Certo, Sciopero è un'opera di propaganda, un pamphlet commissionato per celebrare la rivoluzione. Ma ridurlo a questo sarebbe come definire il David di Michelangelo solo un pezzo di marmo a tema biblico. Al di là del suo scopo politico contingente, il film è un'esplorazione febbrile e quasi selvaggia delle potenzialità del cinema. Ėjzenštejn non sta solo filmando una rivolta; sta inventando un linguaggio per esprimerla. La sua macchina da presa è un sismografo che registra le scosse telluriche del cambiamento sociale. Usa angolazioni estreme, composizioni diagonali di matrice costruttivista, primi piani grotteschi e campi lunghi che trasformano gli esseri umani in pattern geometrici. Il film stesso è costruito come una macchina: ogni inquadratura è un ingranaggio, ogni taglio un pistone, assemblati per produrre un effetto preciso e potente.
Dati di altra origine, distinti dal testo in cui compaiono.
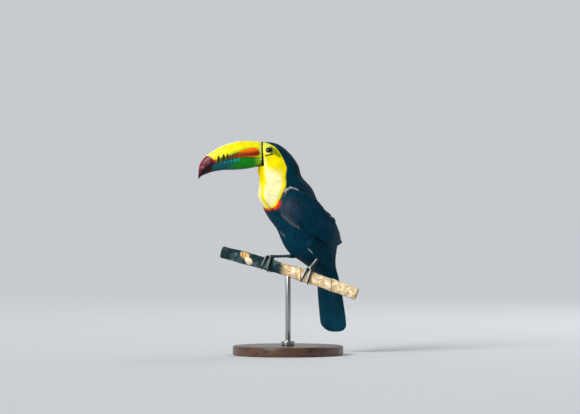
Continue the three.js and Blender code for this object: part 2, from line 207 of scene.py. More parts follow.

Rivederlo oggi significa assistere alla nascita di un lessico che abbiamo dato per scontato. La sua energia cinetica è ancora intatta, la sua furia visiva quasi insuperata. È un cinema fisico, che colpisce basso, allo stomaco, prima ancora di arrivare al cervello. È un'opera seminale che dimostra come il cinema possa non solo rappresentare la realtà, ma reinterpretarla, smontarla e riassemblarla per creare nuovi, potentissimi significati. È il punto zero da cui si diparte un'intera concezione del cinema come strumento non solo di intrattenimento, ma di analisi, di lotta, di pensiero. Un distillato purissimo e incandescente della convinzione che un'inquadratura potesse, davvero, cambiare il mondo. O, quantomeno, il modo di vederlo.